In my twenties thus far, I have received an inordinate amount of criticism from co-workers, from university classmates and from people I barely knew for trivialities most of us would take for granted. Listening to the radio in the morning was ‘weird’. My laughter was ‘too loud’. My openness in conversation was ‘false’. My weight was ‘unnatural.’ My clothing, my make-up, my appearance was ‘intense’ and ‘too much’.

In all honesty, it is painful to break these down and provide justification for each one. It is hurtful that harmless, individual traits have been demonised as though they are hurting anyone, as though they are abhorrent, despicable acts that dictate an apology, an ‘I’m sorry that I am different to what you think I should be’.

I didn’t realise that music could be misconstrued. That people would assume laughter could be commandeered for ‘attention-seeking’. That genuine emotion and interest could be interpreted as a ‘fake’ persona (for whose benefit?). I will not defend weight – that is not to be defended because any offence taken is an issue that lies outside of my responsibility.

I’ve never had my appearance judged as harshly as I have in my twenties. The playground was kinder than university, workplace or the internet have ever been. As a grown woman, what products I put on my face or what clothing I put on my body should not be up for discussion. It feels indescribably ridiculous that this is something I even need to declare, and yet here we are.

Humanity is so beautiful without this need for justification for every aspect of who we are. It is immeasurably empowering that trailblazers like The Slumflower and BodyPosiPanda are driving forces of acceptance with the #SAGGYBOOBSMATTER and #EMBRACETHESHAKE movements. It is heartbreakingly refreshing that Internet heavyweights like Jeffree Star and James Charles are opening up about how emotionally exhausting it is to be constantly battling a perception of you that is wildly different to your reality. It is wonderful that shows like RuPaul’s Drag Race are showcasing the beauty in creativity, vulnerability and identity, whilst highlighting the importance of kindness (especially on social media).

But it’s not enough, not yet. All of them are breaking boundaries but they are living examples that people will be cruel without ever considering the humanity of the person they are attacking.

Words, when said face to face, behind backs or behind a screen, hurt people. They have consequences.

The problem lies in the assumption that anyone embracing the essence of who they are is doing it ‘for attention’, that sincerity does not cover self-expression, that we do not do or wear or enjoy things simply because we want to and they make us happy. That fashion and beauty are only tools to mask and not means of individuality.
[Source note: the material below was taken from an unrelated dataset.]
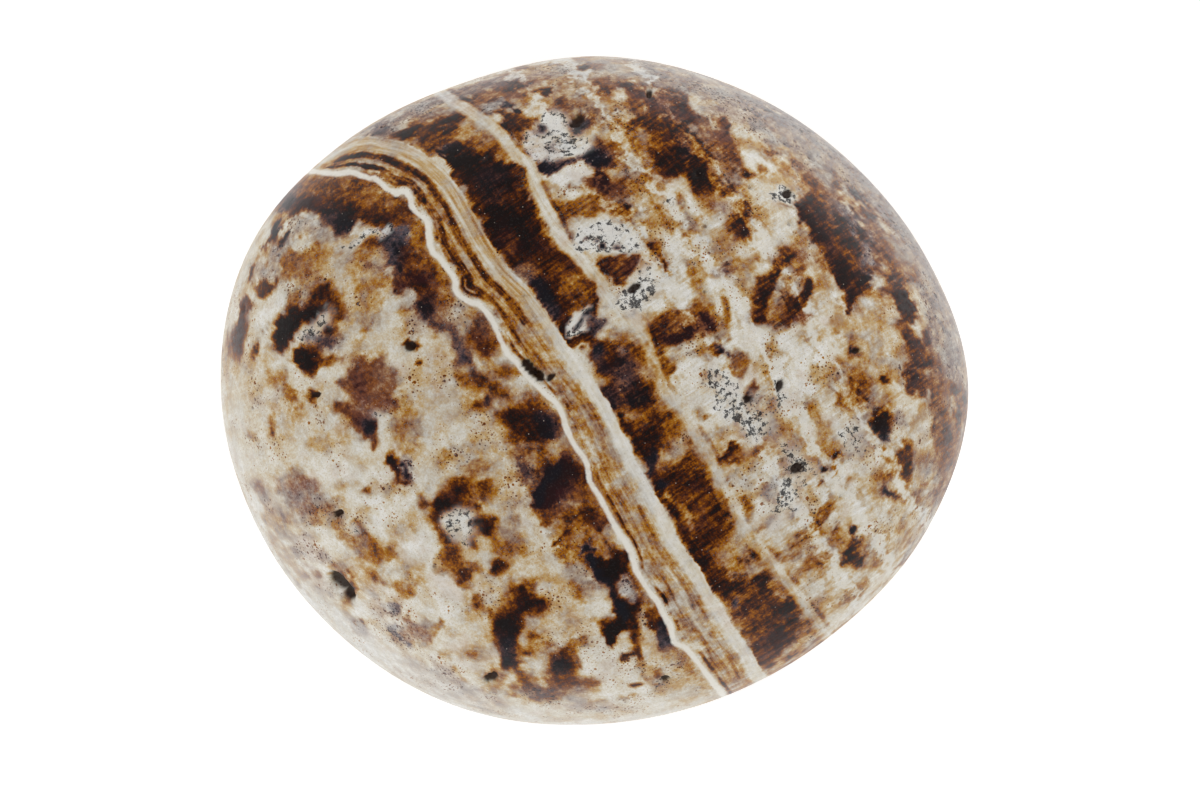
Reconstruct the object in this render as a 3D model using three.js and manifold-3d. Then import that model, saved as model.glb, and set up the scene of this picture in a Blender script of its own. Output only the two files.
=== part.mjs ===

My heart hurts for those who deal with worse than I have. For the LGBTQ+ who must justify who they are, who they love and why. My heart hurts for the women of colour and the vast array of body types who must continuously defend why they believe they are beautiful without need for validation. My heart hurts for anyone who is so cornered to consistently push back against unfounded criticism that something internally begins to break, and they find themselves judging themselves by the criteria of others.

It is hard when you are driven to doubt yourself and believe what is whispered about you by unkind tongues. It is hard when you have to fight back against misrepresentation and unfounded dislike simply for existing as you are. You do not deserve to apologise for being yourself.

I see you.

I see every person who laughs loudly, who talks with an open mind and open heart. You are valid. You are not demanding to be seen, you are simply living within your right to be visible.

It is not about ‘attention’, it is about expression. It is about living your truth and owning your authenticity, it is about unashamedly embracing your skin and body, your culture and sexuality, your confidence and your very essence as a human being. Do not change for them. Do not change for anyone.

Live in colour. Live loud. Live vulnerably. Live truthfully. LIVE VISIBLY.